Si M. X. démontre avoir effectivement adressé le 2 décembre 2012 au tribunal d'instance une demande de renvoi en raison d'une prétendue indisponibilité le 7 mars 2014, il lui appartenait de s'assurer que cette demande, qui n'était pas spécialement motivée ni assortie d'une pièce justificative, serait prise en compte. A défaut il s'exposait à ce qu'une décision soit rendue en son absence, ainsi que cela s'est produit. Par sa négligence, il a contraint la partie adverse à engager des frais pour se défendre à hauteur d'appel.
Ces circonstances justifient qu'il soit fait intégralement droit à la demande d'indemnité formée par la SA Fidel en application de l'article 700 du code de procédure civile. En revanche en l'absence d'un préjudice distinct, et d'un abus caractérisé à l'encontre de l'appelant compte tenu de la demande de renvoi formée par M. X., il n'y a pas lieu d'accorder à l'intimée les dommages et intérêts réclamés.

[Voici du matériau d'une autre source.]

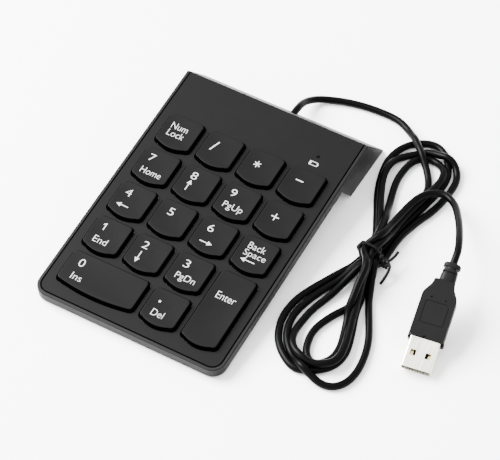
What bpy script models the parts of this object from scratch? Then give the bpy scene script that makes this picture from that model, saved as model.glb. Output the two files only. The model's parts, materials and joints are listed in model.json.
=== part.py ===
"""Slim numeric keypad with a tied USB lead, at real size, in metres, +Z up.

The origin is the centre of the keypad's footprint, on the surface it stands on.
The top face slopes, so the case and everything in it is placed under one empty, the
deck frame: x across, y towards the rear from the front edge, z up from the top face.
"""

import math

import bmesh
import bpy
from mathutils import Matrix, Vector

COLLECTION_NAME = "numeric_keypad"
GAP = 0.0003  # clearance between pieces that meet
FILM_GAP = 0.0001  # clearance between the thin stacked sheets

# Case, in the deck frame.
DECK_TILT = math.radians(5.8)
CASE_LENGTH = 0.1368  # along the table
CASE_WIDTH = 0.0856
DECK_FRONT_HEIGHT = 0.00557
EDGE_DEPTH = 0.0052  # height of the rim's side face
BELLY_DEPTH = 0.0074  # underside of the middle, below the top face
BELLY_INSET = 0.0040
TABLE_CLEARANCE = 0.0004  # the feet stand this proud
FRONT_CORNER = 0.0060
REAR_TOP = 0.1224  # deck y of the top face's rear edge
BEHIND_CASE = 0.16  # any deck y past the rear
WEDGE_FRONT = 0.0395  # world y of the wedge's lower front edge
WEDGE_ROOT = 0.1002  # deck y where the wedge leaves the belly
SIDE_WALL = 0.0026
FLOOR_WALL = 0.0009
WEDGE_WALL = 0.0018
RIM_WIDTH = 0.0013
SEAM_WIDTH = 0.00065
COVER_THICKNESS = 0.0013
REBATE_DEPTH = COVER_THICKNESS + GAP
LIP_DEPTH = 0.0040  # how far the top cover wraps down the rear face
LIP_THICKNESS = 0.0021

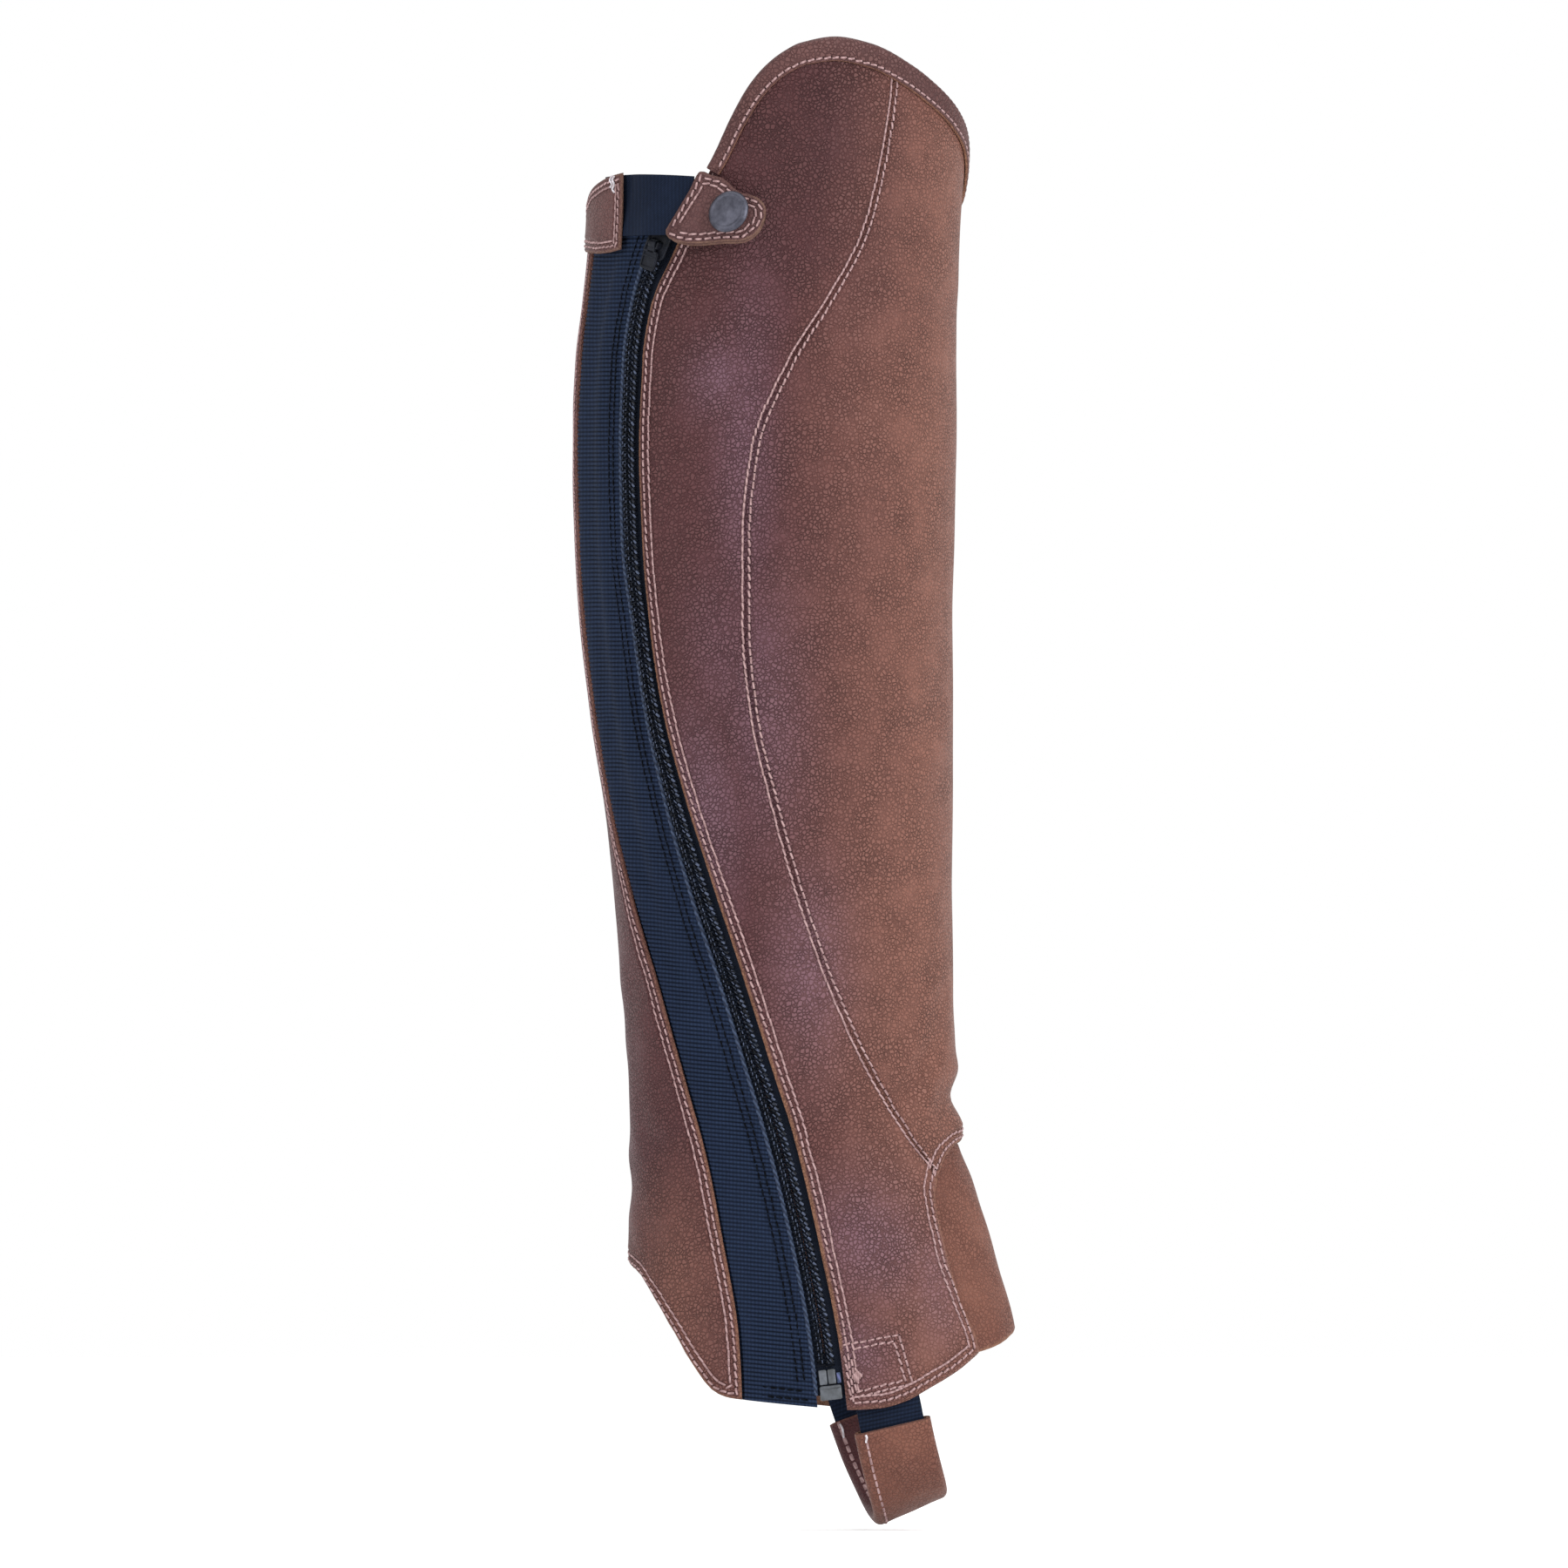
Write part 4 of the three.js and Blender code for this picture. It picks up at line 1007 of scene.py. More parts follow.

L'appelant, qui succombe en son recours, sera condamné aux dépens d'appel.
DISPOSITIF (décision proprement dite) (N.B. : mention ne figurant pas sur l’original)
PAR CES MOTIFS :
La cour, statuant contradictoirement, après débats en audience publique et après en avoir délibéré,
Déclare l'appel de M. X. non fondé.
Rejette toutes les demandes présentées par M. X..

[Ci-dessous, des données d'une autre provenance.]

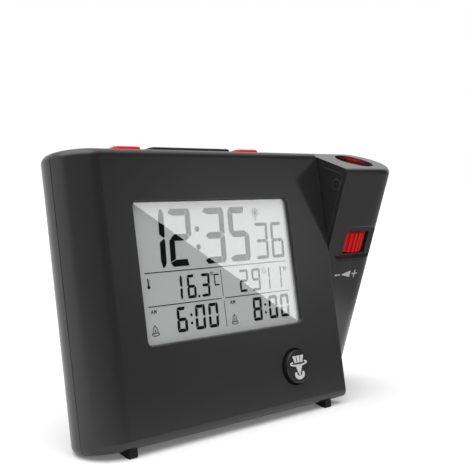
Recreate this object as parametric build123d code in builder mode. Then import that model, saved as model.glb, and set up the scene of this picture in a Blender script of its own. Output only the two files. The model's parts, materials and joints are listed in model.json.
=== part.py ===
from build123d import *
import os
from math import cos, radians, sin, sqrt, tan

# Projection alarm clock: a leaning body with a display, and a projector arm that turns on the body's
# right end. Millimetres and degrees, +Z up, front towards -Y. The origin lies on the surface the clock
# stands on, below the middle of its overall width and depth.

# ---------------------------------------------------------------- body
lean_angle = 10.25          # the front panel leans back by this from upright
panel_height = 93.6         # along the leaning panel
body_width = 111.5
body_depth = 23.6           # the body's left end and the arm's right end are rounded by half of this
wall = 2.0
seam_depth = 10.0           # where the front and rear housings meet, behind the front face
rim_round = 2.8             # rounding of the top and bottom rims
seam_bevel = 0.25           # on both housings, so that the seam shows as a fine groove
ground_clearance = 0.8      # lowest point of the housings above the surface

# ---------------------------------------------------------------- display
opening_left = 22.2         # from the body's left end to the opening
opening_right = 18.7        # from the opening to the body's right side
opening_bottom = 30.0       # from the panel's bottom edge to the opening
opening_top = 17.2          # from the opening to the panel's top edge
opening_corner = 2.0
opening_taper = 18.0        # degrees of draft on the opening's walls
window_seat = 1.2           # depth of the seat behind the front face
window_lip = 1.0            # the window reaches this far behind the opening's edge
glass_lip = 1.6             # the same for the display glass
glass_thickness = 2.2
backlight_thickness = 2.6
frame_wall = 1.2
slip_gap = 0.2              # between pieces that slip into each other
board_depth = 8.0           # front of the main board behind the front face
board_thickness = 1.2
board_bottom = 5.4
board_rim = 0.4             # laminate left outside a post's footprint
frame_room = 0.6            # between the display frame and the board's posts
lug_length = 5.0            # locating lugs on the frame's long sides
lug_rise = 0.6
lug_spacing = 40.0
strip_height = 1.1
strip_edge = 0.22           # between the contact strip and the display glass's bottom edge
chip_side = 12.0
chip_height = 1.6
chip_drop = 12.3            # below the opening's middle
crystal_length = 8.0
crystal_width = 2.6
capacitor_radius = 2.5
capacitor_height = 6.0
capacitor_inset = 12.0      # from the board's left edge
capacitor_y = 14.9
capacitor_pitch = 12.0

# ---------------------------------------------------------------- keys
key_gap = 0.25              # between a key and its opening
key_flange = 0.8            # thickness and overhang of the flange that keeps a key in
key_rest_gap = 0.15         # between the flange and the wall at rest
key_travel_room = 0.8       # between a key's stem and its switch at rest
top_key_front = 5.5         # depth of the top keys' front side
top_key_depth = 12.0
top_key_rise = 1.7
top_key_corner = 1.8
top_key_round = 0.7
key_board_drop = 10.0       # from the top keys' flanges down to the key board
key_board_gap = 1.0         # between the main board and the key board
key_board_overhang = 8.0    # past the outer keys' middles
key_board_ledge = 5.0       # length of each ledge under the key board
key_board_ledge_depth = 4.2
key_board_ledge_thickness = 1.4
key_switch_shift = 3.0      # the switches lie this far behind the keys' middle
stem_side = 4.0
snooze_length = 36.0
snooze_shift = 2.8          # the snooze key's middle lies this far to the left of the opening's
alarm_key_length = 11.0
alarm_one_space = 3.7       # between the snooze key and each alarm key
alarm_two_space = 3.1
projection_button_radius = 5.95
projection_button_rise = 1.7
projection_button_x = -25.4
projection_button_height = 14.9
projection_button_round = 0.5
rear_key_radius = 3.5
rear_key_rise = 0.9
rear_key_round = 0.4
rear_key_pitch = 13.0
rear_key_shift = 16.5       # the row's middle lies this far to the left of the opening's
rear_key_space = 9.5        # from the antenna rod's axis down to the rear keys' row
rear_stem_radius = 1.5
front_stem_radius = 2.0
rear_key_names = ["mode_key", "plus_key", "minus_key", "signal_key"]
slider_travel = 3.0
slider_x = -28.0
slider_cap_length = 5.0
slider_cap_height = 3.0
slider_flange_height = 6.0
slider_flange_margin = 5.0  # the flange reaches this far past the travel at each end
slider_stem_side = 4.0
lever_side = 1.6
lever_room = 1.2            # depth of the slot that the slide switch's lever runs in
lever_socket = 1.8          # depth of the socket in the slider's stem
lever_gap = 0.1             # between the lever and its socket
slot_gap = 0.3              # between the lever and its slot

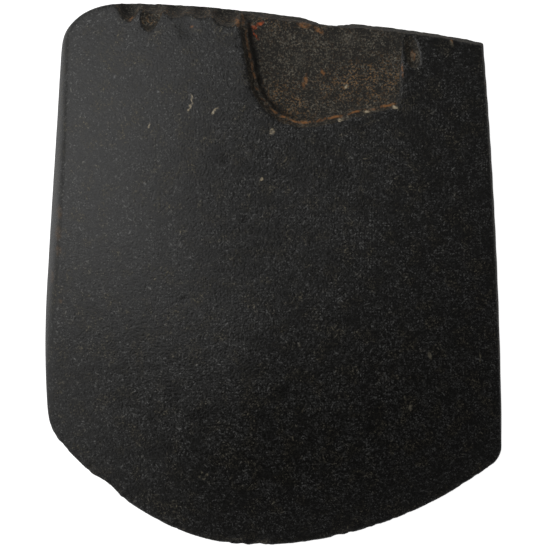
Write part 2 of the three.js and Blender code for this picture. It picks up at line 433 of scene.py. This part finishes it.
def beyond_broken_butt(x, y, z):
    """The broken butt, which leans in towards both faces."""
    facet = ramp(x, BUTT_FACET["from"], BUTT_FACET["to"], BUTT_FACET["left"], BUTT_FACET["right"])
    slope = larger(abs(z) - BUTT_BAND, 0) * facet / BUTT_RISE
    kept = ramp(x, BUTT_CORNER, BUTT_CORNER - BUTT_STEP, 0, BUTT_STEP)
    return beyond_butt(x, y) + slope - kept


# ---- node trees ----

def new_tree(name, inputs):
    """A Geometry Nodes tree with named inputs, as fields."""
    tree = bpy.data.node_groups.new(name, "GeometryNodeTree")
    for label, kind, default in inputs:
        item = tree.interface.new_socket(label, in_out="INPUT", socket_type=kind)
        item.default_value = default
    tree.interface.new_socket("Geometry", in_out="OUTPUT", socket_type="NodeSocketGeometry")
    entry = tree.nodes.new("NodeGroupInput")
    fields = {label: Field(tree, entry.outputs[label]) for label, _, _ in inputs}
    return tree, fields


def add(tree, kind, **values):
    """A node with values or fields in its named inputs."""
    node = tree.nodes.new(kind)
    for name, value in values.items():
        plug(tree, value, node.inputs[name.replace("_", " ")])
    return node


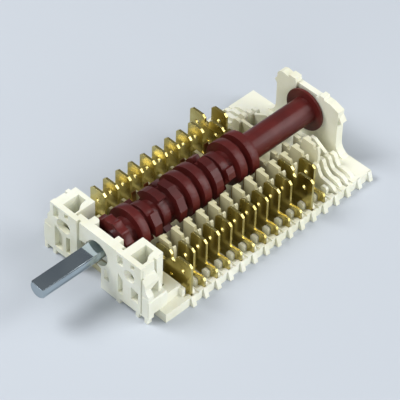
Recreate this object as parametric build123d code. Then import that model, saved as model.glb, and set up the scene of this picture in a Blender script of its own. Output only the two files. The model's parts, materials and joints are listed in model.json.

Confirme en toutes ses dispositions le jugement rendu le 7 mars 2014 par le tribunal d'instance de Vesoul.
Y ajoutant,
Rejette la demande de dommages et intérêts formée par la SA Fidel en cause d'appel.
Condamne M. X. à payer à la SA Fidel la somme de deux mille cinq cents euros (2.500 euros) au titre des frais non compris dans les dépens exposés en cause d'appel.
Condamne M. X. aux dépens d'appel, avec droit pour Me Isabelle Tournier, avocat, de se prévaloir des dispositions de l'article 699 du code de procédure civile.
LEDIT ARRÊT a été signé par Monsieur Edouard Mazarin, Président de Chambre, Magistrat ayant participé au délibéré, et Madame Dominique Borowski, Greffier.